EXERCISE DESCRIPTION: Would you output the whole listing below, exactly as it reads?

COLLECTED MATERIAL:
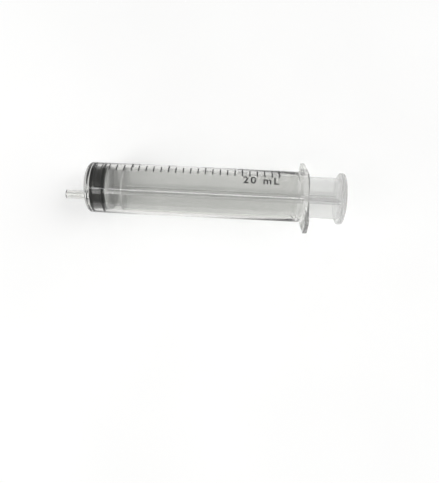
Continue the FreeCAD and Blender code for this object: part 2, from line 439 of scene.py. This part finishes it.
@dataclass(frozen=True)
class ClearPolypropylene(Finish):
    """Clear moulded polypropylene with faint haze and flow marks.

    Attributes:
        clearness: Share of the light that isn't scattered, in each stretch along x.
        edges: Where each stretch meets the next one, in metres.
        blend: Length in metres over which the clearness changes there.
        shadow_tint: Share of lamp light that passes a face.
        ior: Index of refraction.
    """

    name: str = "clear_polypropylene"
    colours: Shades = ((0.83, 0.83, 0.815), (0.87, 0.87, 0.855))
    roughness: Span = (0.03, 0.07)
    depth: float = 0.0000015
    clouds: Noise = Noise(60.0, 3.0, (0.4, 1.0, 1.0))
    wear: Noise = Noise(240.0, 2.0)
    relief: Noise = Noise(420.0, 2.0, (0.06, 1.0, 1.0))
    clearness: tuple[float, ...] = (0.96, 0.995, 0.86)
    edges: tuple[float, ...] = ()
    blend: float = 0.0005
    shadow_tint: Triple = (0.94, 0.945, 0.94)
    ior: float = 1.49

    def own_inputs(self) -> Inputs:
        """The plastic's refraction and its clearness in the first stretch."""
        return {"IOR": self.ior, "Transmission Weight": self.clearness[0]}

    def surface(self, board: NodeBoard, shader: bpy.types.Node) -> Socket:
        """Varies the clearness along x and lets lamps shine through, so that what the plastic holds is lit.

        Args:
            board: The node board to add to.
            shader: The plastic's shader.

        Returns:
            The surface.
        """
        x = board.add("SeparateXYZ", "X", {"Vector": board.place()})
        clearness = self.clearness[0]
        for edge, after in zip(self.edges, self.clearness[1:]):
            clearness = board.ranged(x, (edge - self.blend / 2, edge + self.blend / 2), clearness, after)
            board.tree.links.new(clearness, shader.inputs["Transmission Weight"])
        open_side = board.add("BsdfTransparent", "BSDF", {"Color": (*self.shadow_tint, 1.0)})
        return board.mixed("Is Shadow Ray", shader.outputs["BSDF"], open_side)


@dataclass(frozen=True)
class NaturalPolypropylene(ClearPolypropylene):
    """Moulded polypropylene without a clarifier, milkier and rougher than the clear kind."""

    name: str = "natural_polypropylene"
    colours: Shades = ((0.74, 0.74, 0.735), (0.81, 0.81, 0.805))
    roughness: Span = (0.12, 0.2)
    depth: float = 0.000006
    clearness: tuple[float, ...] = (0.72,)
    shadow_tint: Triple = (0.86, 0.865, 0.86)


@dataclass(frozen=True)
class BlackRubber(Finish):
    """Moulded black rubber, glossy with a film of silicone oil.

    Attributes:
        gloss: Level of its own reflection.
        oil: Weight of the oil film's gloss.
        oil_roughness: Roughness of the oil film.
    """

    name: str = "black_rubber"
    colours: Shades = ((0.004, 0.004, 0.0035), (0.012, 0.012, 0.01))
    roughness: Span = (0.3, 0.42)
    depth: float = 0.000012
    clouds: Noise = Noise(500.0, 3.0)
    wear: Noise = Noise(900.0, 2.0)
    relief: Noise = Noise(2600.0, 2.0)
    gloss: float = 0.2
    oil: float = 0.06
    oil_roughness: float = 0.12

    def own_inputs(self) -> Inputs:
        """The rubber's gloss and its film of oil."""
        return {
            "Specular IOR Level": self.gloss, "Coat Weight": self.oil, "Coat Roughness": self.oil_roughness,
        }


@dataclass(frozen=True)
class PrintingInk(Finish):
    """Black screen-printing ink with a slightly uneven coat."""

    name: str = "printing_ink"
    colours: Shades = ((0.008, 0.008, 0.008), (0.03, 0.03, 0.032))
    roughness: Span = (0.4, 0.6)
    depth: float = 0.000004
    clouds: Noise = Noise(1800.0, 3.0)
    wear: Noise = Noise(1800.0, 3.0)
    relief: Noise = Noise(6000.0, 1.0)


@dataclass
class FlangeOutline:
    """The lozenge outline of the finger flange: two flats, four slanted sides and two blunt tips.

    Attributes:
        half_span: From the axis to a wing's tip, along own Y.
        half_width: From the axis to a flat, along own Z.
        flat_half: Half the length of a flat.
        slant_deg: Slant of the sides against own Y.
        flat_rounding: Radius of the corners beside the flats.
        tip_rounding: Radius of the corners at the tips.
    """

    half_span: float
    half_width: float
    flat_half: float = 2.5
    slant_deg: float = 30.0
    flat_rounding: float = 3.0
    tip_rounding: float = 2.2

    @property
    def slant(self) -> float:
        """Slant of the sides in radians."""
        return math.radians(self.slant_deg)

    def side_reach(self) -> float:
        """Distance from the axis to each slanted side."""
        return self.flat_half * math.sin(self.slant) + self.half_width * math.cos(self.slant)

    def half_height(self, y: float) -> float:
        """Half the plate's height where its sides slant, at a distance y from the axis."""
        return (self.side_reach() - y * math.sin(self.slant)) / math.cos(self.slant)

    def reach(self, y: float, z: float) -> float:
        """Distance from the axis to the outline in the direction of a point.

        Args:
            y: The point's own y.
            z: The point's own z.

        Returns:
            The distance in millimetres.
        """
        way = Vector((abs(y), abs(z))).normalized()
        tip_way = Vector((1, 0))
        side_way = Vector((math.sin(self.slant), math.cos(self.slant)))
        flat_way = Vector((0, 1))
        sides = ((tip_way, self.half_span), (side_way, self.side_reach()), (flat_way, self.half_width))
        reach = min(distance / way.dot(out) for out, distance in sides if way.dot(out) > MERGE_DISTANCE)
        tip = Vector((self.half_span, self.half_height(self.half_span)))
        flat = Vector((self.flat_half, self.half_width))
        for corner, first, second, rounding in (
            (tip, tip_way, side_way, self.tip_rounding),
            (flat, side_way, flat_way, self.flat_rounding),
        ):
            middle = (first + second).normalized()
            centre = corner - middle * (rounding / middle.dot(first))
            start = centre + first * rounding
            end = centre + second * rounding
            if start.y * way.x <= way.y * start.x and way.y * end.x <= end.y * way.x:
                off_line = centre.x * way.y - centre.y * way.x
                reach = centre.dot(way) + math.sqrt(rounding**2 - off_line**2)
        return reach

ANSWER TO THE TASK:
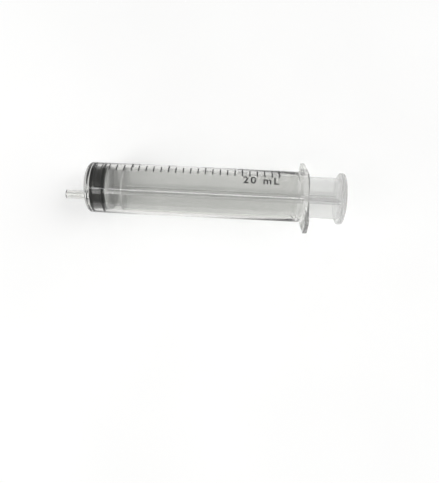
Continue the FreeCAD and Blender code for this object: part 2, from line 439 of scene.py. This part finishes it.
@dataclass(frozen=True)
class ClearPolypropylene(Finish):
    """Clear moulded polypropylene with faint haze and flow marks.

    Attributes:
        clearness: Share of the light that isn't scattered, in each stretch along x.
        edges: Where each stretch meets the next one, in metres.
        blend: Length in metres over which the clearness changes there.
        shadow_tint: Share of lamp light that passes a face.
        ior: Index of refraction.
    """

    name: str = "clear_polypropylene"
    colours: Shades = ((0.83, 0.83, 0.815), (0.87, 0.87, 0.855))
    roughness: Span = (0.03, 0.07)
    depth: float = 0.0000015
    clouds: Noise = Noise(60.0, 3.0, (0.4, 1.0, 1.0))
    wear: Noise = Noise(240.0, 2.0)
    relief: Noise = Noise(420.0, 2.0, (0.06, 1.0, 1.0))
    clearness: tuple[float, ...] = (0.96, 0.995, 0.86)
    edges: tuple[float, ...] = ()
    blend: float = 0.0005
    shadow_tint: Triple = (0.94, 0.945, 0.94)
    ior: float = 1.49

    def own_inputs(self) -> Inputs:
        """The plastic's refraction and its clearness in the first stretch."""
        return {"IOR": self.ior, "Transmission Weight": self.clearness[0]}

    def surface(self, board: NodeBoard, shader: bpy.types.Node) -> Socket:
        """Varies the clearness along x and lets lamps shine through, so that what the plastic holds is lit.

        Args:
            board: The node board to add to.
            shader: The plastic's shader.

        Returns:
            The surface.
        """
        x = board.add("SeparateXYZ", "X", {"Vector": board.place()})
        clearness = self.clearness[0]
        for edge, after in zip(self.edges, self.clearness[1:]):
            clearness = board.ranged(x, (edge - self.blend / 2, edge + self.blend / 2), clearness, after)
            board.tree.links.new(clearness, shader.inputs["Transmission Weight"])
        open_side = board.add("BsdfTransparent", "BSDF", {"Color": (*self.shadow_tint, 1.0)})
        return board.mixed("Is Shadow Ray", shader.outputs["BSDF"], open_side)


@dataclass(frozen=True)
class NaturalPolypropylene(ClearPolypropylene):
    """Moulded polypropylene without a clarifier, milkier and rougher than the clear kind."""

    name: str = "natural_polypropylene"
    colours: Shades = ((0.74, 0.74, 0.735), (0.81, 0.81, 0.805))
    roughness: Span = (0.12, 0.2)
    depth: float = 0.000006
    clearness: tuple[float, ...] = (0.72,)
    shadow_tint: Triple = (0.86, 0.865, 0.86)


@dataclass(frozen=True)
class BlackRubber(Finish):
    """Moulded black rubber, glossy with a film of silicone oil.

    Attributes:
        gloss: Level of its own reflection.
        oil: Weight of the oil film's gloss.
        oil_roughness: Roughness of the oil film.
    """

    name: str = "black_rubber"
    colours: Shades = ((0.004, 0.004, 0.0035), (0.012, 0.012, 0.01))
    roughness: Span = (0.3, 0.42)
    depth: float = 0.000012
    clouds: Noise = Noise(500.0, 3.0)
    wear: Noise = Noise(900.0, 2.0)
    relief: Noise = Noise(2600.0, 2.0)
    gloss: float = 0.2
    oil: float = 0.06
    oil_roughness: float = 0.12

    def own_inputs(self) -> Inputs:
        """The rubber's gloss and its film of oil."""
        return {
            "Specular IOR Level": self.gloss, "Coat Weight": self.oil, "Coat Roughness": self.oil_roughness,
        }


@dataclass(frozen=True)
class PrintingInk(Finish):
    """Black screen-printing ink with a slightly uneven coat."""

    name: str = "printing_ink"
    colours: Shades = ((0.008, 0.008, 0.008), (0.03, 0.03, 0.032))
    roughness: Span = (0.4, 0.6)
    depth: float = 0.000004
    clouds: Noise = Noise(1800.0, 3.0)
    wear: Noise = Noise(1800.0, 3.0)
    relief: Noise = Noise(6000.0, 1.0)


@dataclass
class FlangeOutline:
    """The lozenge outline of the finger flange: two flats, four slanted sides and two blunt tips.

    Attributes:
        half_span: From the axis to a wing's tip, along own Y.
        half_width: From the axis to a flat, along own Z.
        flat_half: Half the length of a flat.
        slant_deg: Slant of the sides against own Y.
        flat_rounding: Radius of the corners beside the flats.
        tip_rounding: Radius of the corners at the tips.
    """

    half_span: float
    half_width: float
    flat_half: float = 2.5
    slant_deg: float = 30.0
    flat_rounding: float = 3.0
    tip_rounding: float = 2.2

    @property
    def slant(self) -> float:
        """Slant of the sides in radians."""
        return math.radians(self.slant_deg)

    def side_reach(self) -> float:
        """Distance from the axis to each slanted side."""
        return self.flat_half * math.sin(self.slant) + self.half_width * math.cos(self.slant)

    def half_height(self, y: float) -> float:
        """Half the plate's height where its sides slant, at a distance y from the axis."""
        return (self.side_reach() - y * math.sin(self.slant)) / math.cos(self.slant)

    def reach(self, y: float, z: float) -> float:
        """Distance from the axis to the outline in the direction of a point.

        Args:
            y: The point's own y.
            z: The point's own z.

        Returns:
            The distance in millimetres.
        """
        way = Vector((abs(y), abs(z))).normalized()
        tip_way = Vector((1, 0))
        side_way = Vector((math.sin(self.slant), math.cos(self.slant)))
        flat_way = Vector((0, 1))
        sides = ((tip_way, self.half_span), (side_way, self.side_reach()), (flat_way, self.half_width))
        reach = min(distance / way.dot(out) for out, distance in sides if way.dot(out) > MERGE_DISTANCE)
        tip = Vector((self.half_span, self.half_height(self.half_span)))
        flat = Vector((self.flat_half, self.half_width))
        for corner, first, second, rounding in (
            (tip, tip_way, side_way, self.tip_rounding),
            (flat, side_way, flat_way, self.flat_rounding),
        ):
            middle = (first + second).normalized()
            centre = corner - middle * (rounding / middle.dot(first))
            start = centre + first * rounding
            end = centre + second * rounding
            if start.y * way.x <= way.y * start.x and way.y * end.x <= end.y * way.x:
                off_line = centre.x * way.y - centre.y * way.x
                reach = centre.dot(way) + math.sqrt(rounding**2 - off_line**2)
        return reach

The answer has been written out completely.